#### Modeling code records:
════════

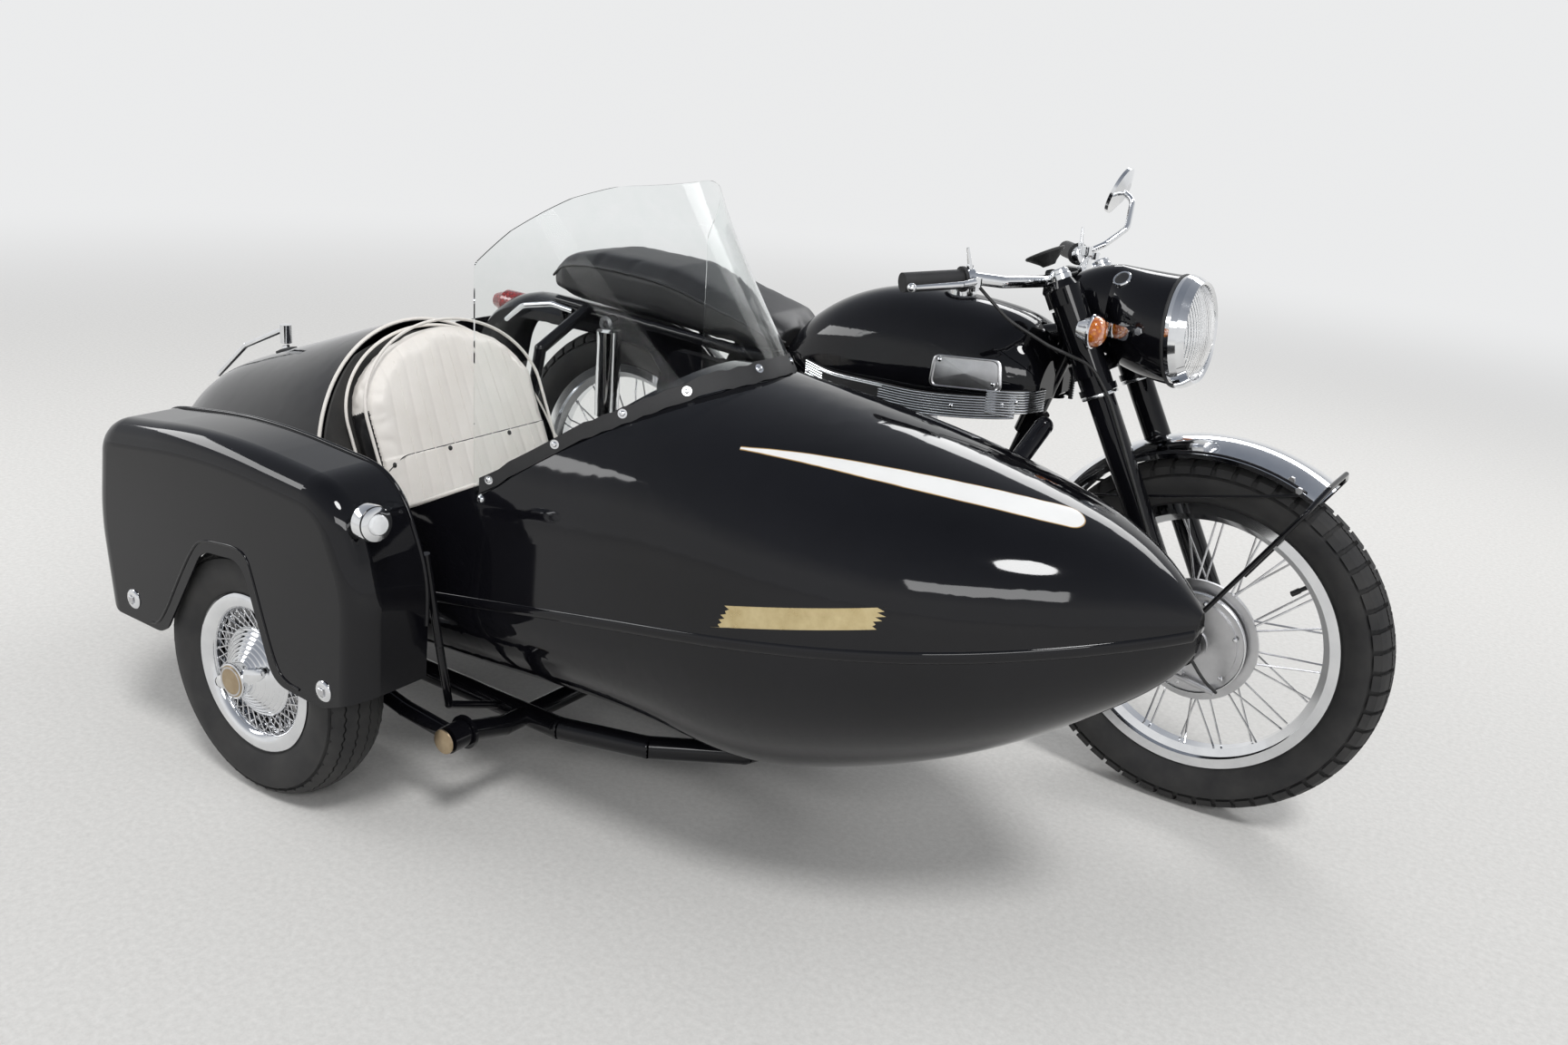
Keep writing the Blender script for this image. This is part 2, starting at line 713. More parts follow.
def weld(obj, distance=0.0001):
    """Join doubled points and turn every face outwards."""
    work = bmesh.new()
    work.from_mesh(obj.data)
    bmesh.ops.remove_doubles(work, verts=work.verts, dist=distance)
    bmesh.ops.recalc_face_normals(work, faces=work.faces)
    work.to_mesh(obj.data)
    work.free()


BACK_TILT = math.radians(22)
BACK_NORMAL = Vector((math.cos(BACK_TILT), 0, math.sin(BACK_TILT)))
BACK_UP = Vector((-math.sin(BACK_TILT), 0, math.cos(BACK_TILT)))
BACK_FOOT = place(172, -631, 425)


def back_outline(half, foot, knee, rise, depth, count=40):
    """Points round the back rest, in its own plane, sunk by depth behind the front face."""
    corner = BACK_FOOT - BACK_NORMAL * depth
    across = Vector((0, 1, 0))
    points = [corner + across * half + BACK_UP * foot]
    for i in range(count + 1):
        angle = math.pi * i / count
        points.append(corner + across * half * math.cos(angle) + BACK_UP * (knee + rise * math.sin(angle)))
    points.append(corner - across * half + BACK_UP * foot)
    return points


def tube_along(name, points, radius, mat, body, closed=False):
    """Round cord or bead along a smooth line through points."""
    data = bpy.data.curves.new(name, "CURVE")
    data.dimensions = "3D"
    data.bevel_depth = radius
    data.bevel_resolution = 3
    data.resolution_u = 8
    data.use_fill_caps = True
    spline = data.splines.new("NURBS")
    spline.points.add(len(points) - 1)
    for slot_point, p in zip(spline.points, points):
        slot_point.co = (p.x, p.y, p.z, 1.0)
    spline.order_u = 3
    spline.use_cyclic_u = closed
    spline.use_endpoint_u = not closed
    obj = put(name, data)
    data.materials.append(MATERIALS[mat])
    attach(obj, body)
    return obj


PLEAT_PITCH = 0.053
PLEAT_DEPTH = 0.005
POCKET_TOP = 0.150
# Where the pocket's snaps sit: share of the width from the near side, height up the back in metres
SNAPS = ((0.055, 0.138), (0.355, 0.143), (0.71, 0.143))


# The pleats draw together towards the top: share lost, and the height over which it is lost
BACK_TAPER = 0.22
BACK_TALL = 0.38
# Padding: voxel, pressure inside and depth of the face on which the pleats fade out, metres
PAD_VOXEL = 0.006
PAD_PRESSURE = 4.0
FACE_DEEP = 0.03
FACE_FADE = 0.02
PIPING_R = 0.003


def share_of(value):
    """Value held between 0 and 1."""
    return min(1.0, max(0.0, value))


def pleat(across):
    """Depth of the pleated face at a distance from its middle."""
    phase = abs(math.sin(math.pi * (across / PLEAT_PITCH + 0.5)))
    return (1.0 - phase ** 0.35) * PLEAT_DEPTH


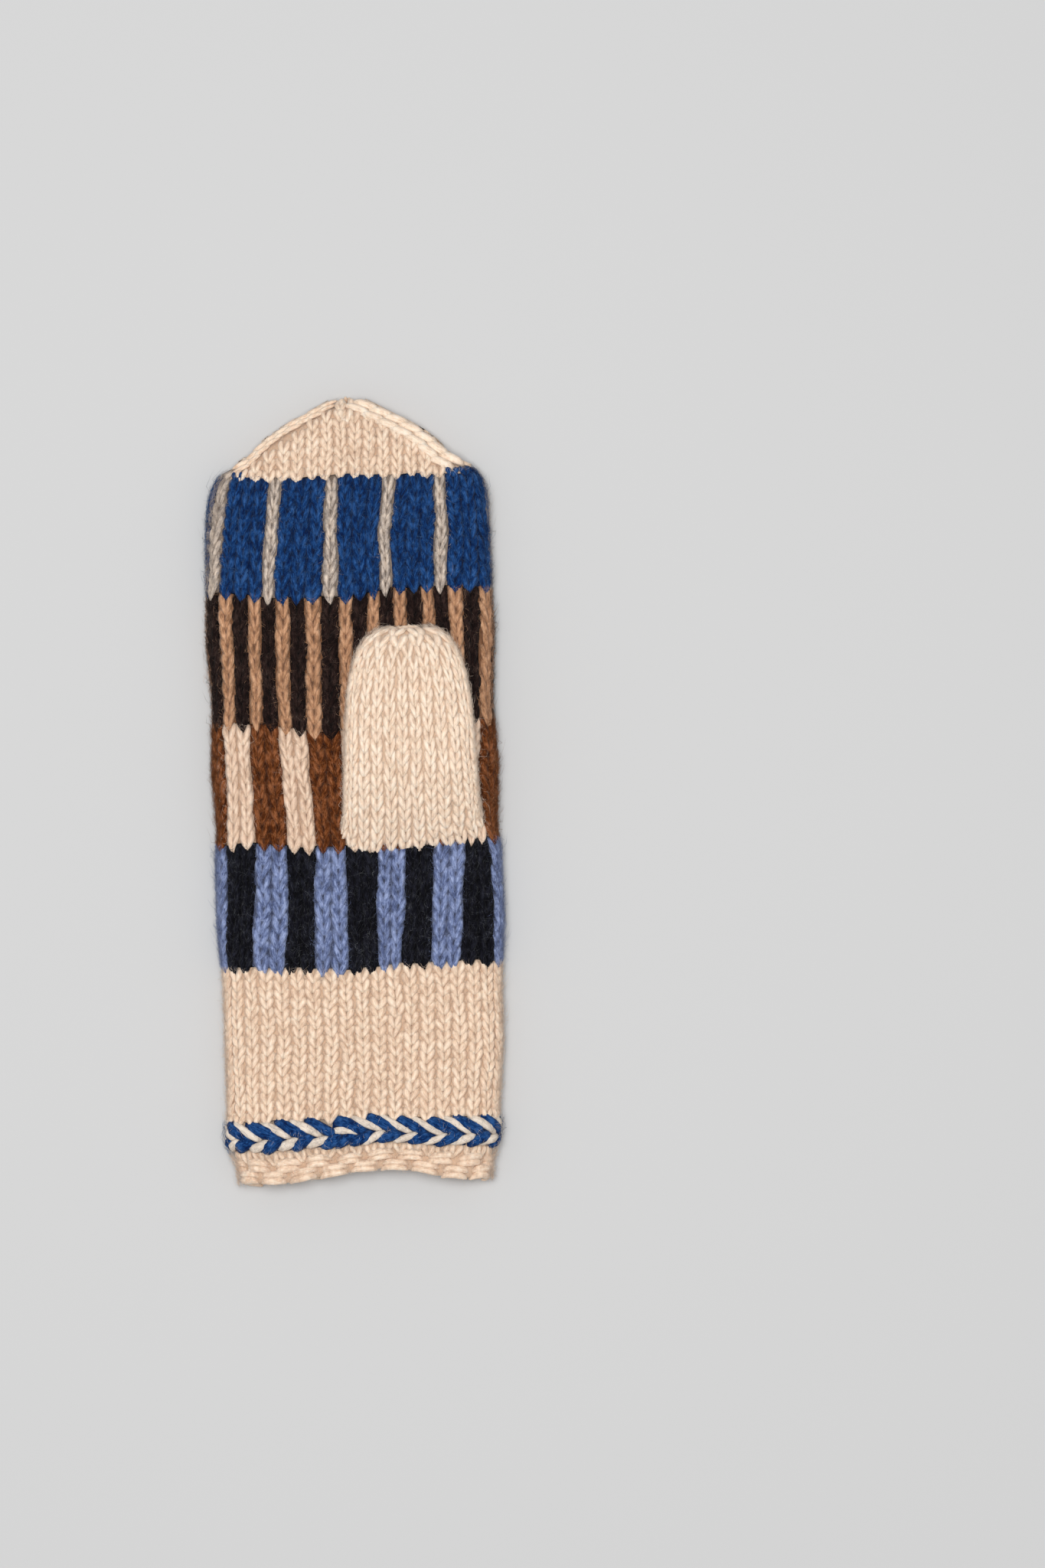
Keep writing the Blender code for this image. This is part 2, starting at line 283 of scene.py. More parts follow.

════════

Repeat every record, exactly as written.

#### Correct result:
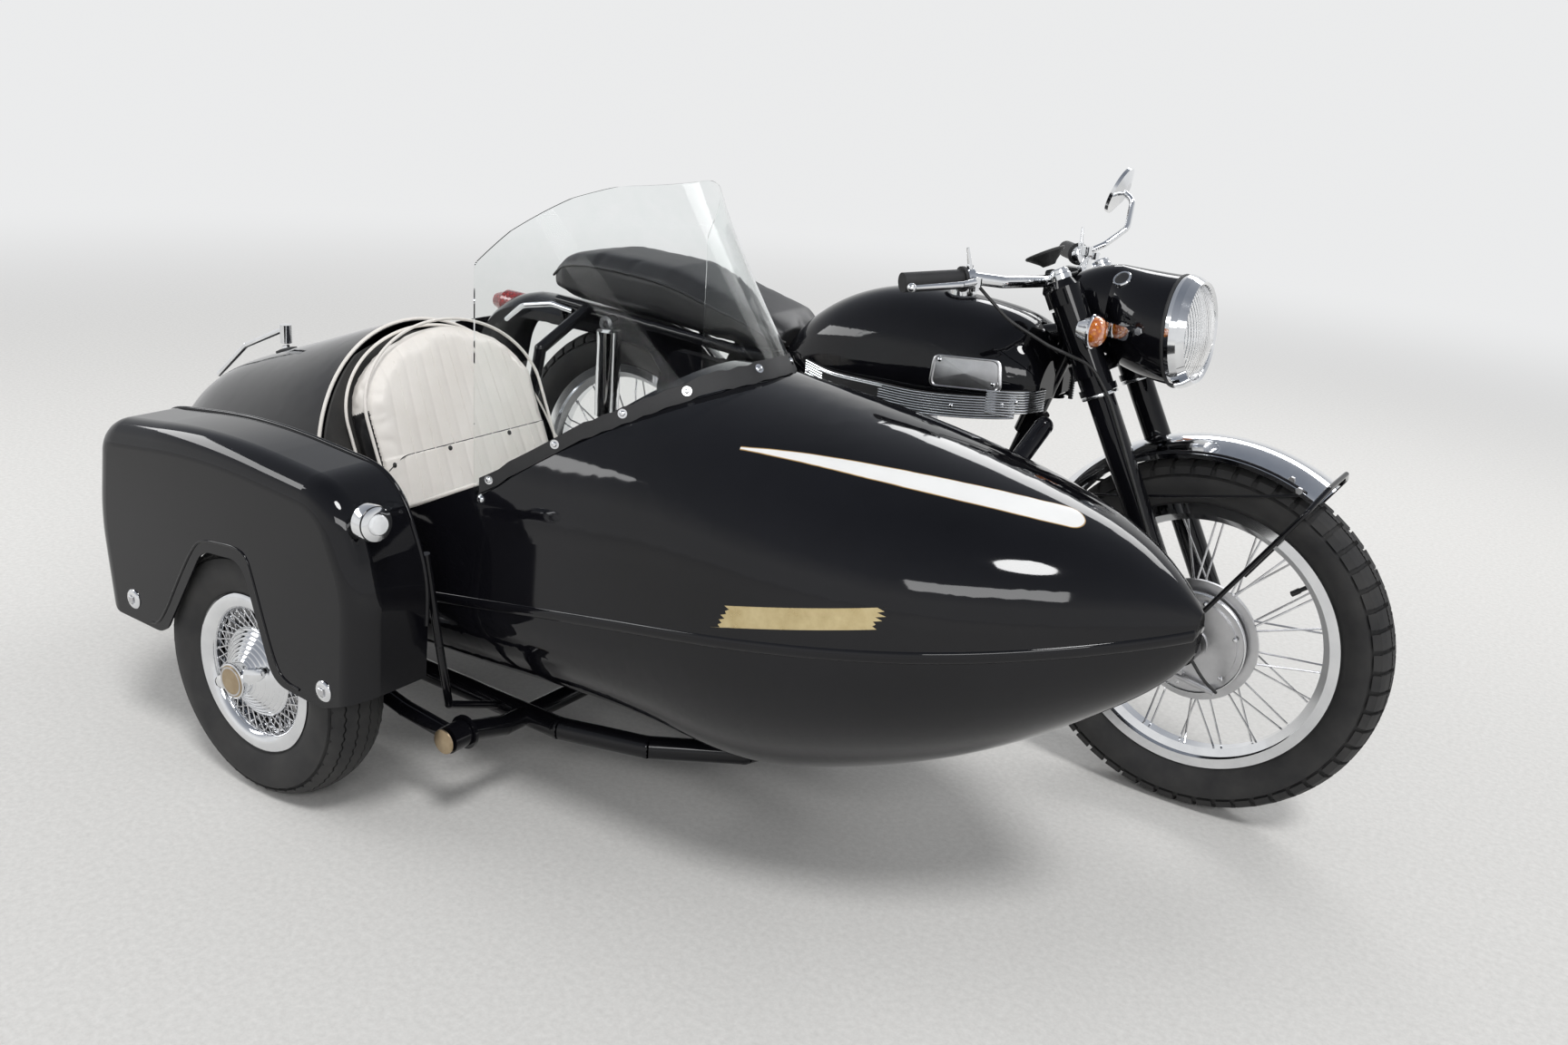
Keep writing the Blender script for this image. This is part 2, starting at line 713. More parts follow.
def weld(obj, distance=0.0001):
    """Join doubled points and turn every face outwards."""
    work = bmesh.new()
    work.from_mesh(obj.data)
    bmesh.ops.remove_doubles(work, verts=work.verts, dist=distance)
    bmesh.ops.recalc_face_normals(work, faces=work.faces)
    work.to_mesh(obj.data)
    work.free()


BACK_TILT = math.radians(22)
BACK_NORMAL = Vector((math.cos(BACK_TILT), 0, math.sin(BACK_TILT)))
BACK_UP = Vector((-math.sin(BACK_TILT), 0, math.cos(BACK_TILT)))
BACK_FOOT = place(172, -631, 425)


def back_outline(half, foot, knee, rise, depth, count=40):
    """Points round the back rest, in its own plane, sunk by depth behind the front face."""
    corner = BACK_FOOT - BACK_NORMAL * depth
    across = Vector((0, 1, 0))
    points = [corner + across * half + BACK_UP * foot]
    for i in range(count + 1):
        angle = math.pi * i / count
        points.append(corner + across * half * math.cos(angle) + BACK_UP * (knee + rise * math.sin(angle)))
    points.append(corner - across * half + BACK_UP * foot)
    return points


def tube_along(name, points, radius, mat, body, closed=False):
    """Round cord or bead along a smooth line through points."""
    data = bpy.data.curves.new(name, "CURVE")
    data.dimensions = "3D"
    data.bevel_depth = radius
    data.bevel_resolution = 3
    data.resolution_u = 8
    data.use_fill_caps = True
    spline = data.splines.new("NURBS")
    spline.points.add(len(points) - 1)
    for slot_point, p in zip(spline.points, points):
        slot_point.co = (p.x, p.y, p.z, 1.0)
    spline.order_u = 3
    spline.use_cyclic_u = closed
    spline.use_endpoint_u = not closed
    obj = put(name, data)
    data.materials.append(MATERIALS[mat])
    attach(obj, body)
    return obj


PLEAT_PITCH = 0.053
PLEAT_DEPTH = 0.005
POCKET_TOP = 0.150
# Where the pocket's snaps sit: share of the width from the near side, height up the back in metres
SNAPS = ((0.055, 0.138), (0.355, 0.143), (0.71, 0.143))


# The pleats draw together towards the top: share lost, and the height over which it is lost
BACK_TAPER = 0.22
BACK_TALL = 0.38
# Padding: voxel, pressure inside and depth of the face on which the pleats fade out, metres
PAD_VOXEL = 0.006
PAD_PRESSURE = 4.0
FACE_DEEP = 0.03
FACE_FADE = 0.02
PIPING_R = 0.003


def share_of(value):
    """Value held between 0 and 1."""
    return min(1.0, max(0.0, value))


def pleat(across):
    """Depth of the pleated face at a distance from its middle."""
    phase = abs(math.sin(math.pi * (across / PLEAT_PITCH + 0.5)))
    return (1.0 - phase ** 0.35) * PLEAT_DEPTH


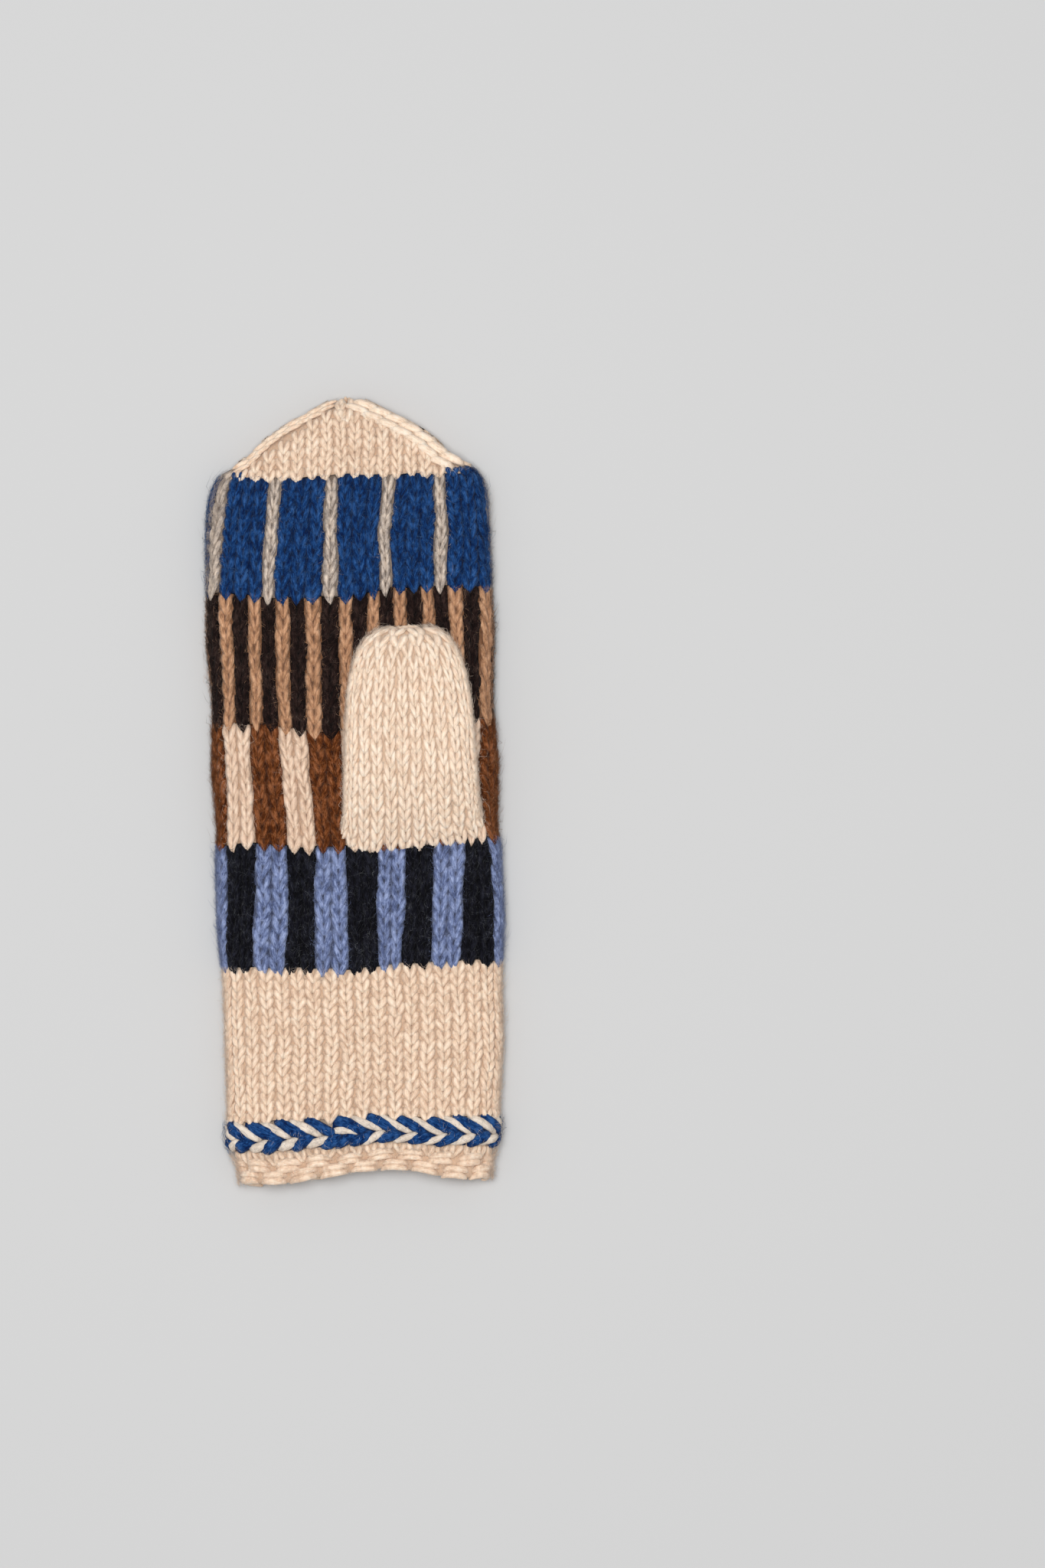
Keep writing the Blender code for this image. This is part 2, starting at line 283 of scene.py. More parts follow.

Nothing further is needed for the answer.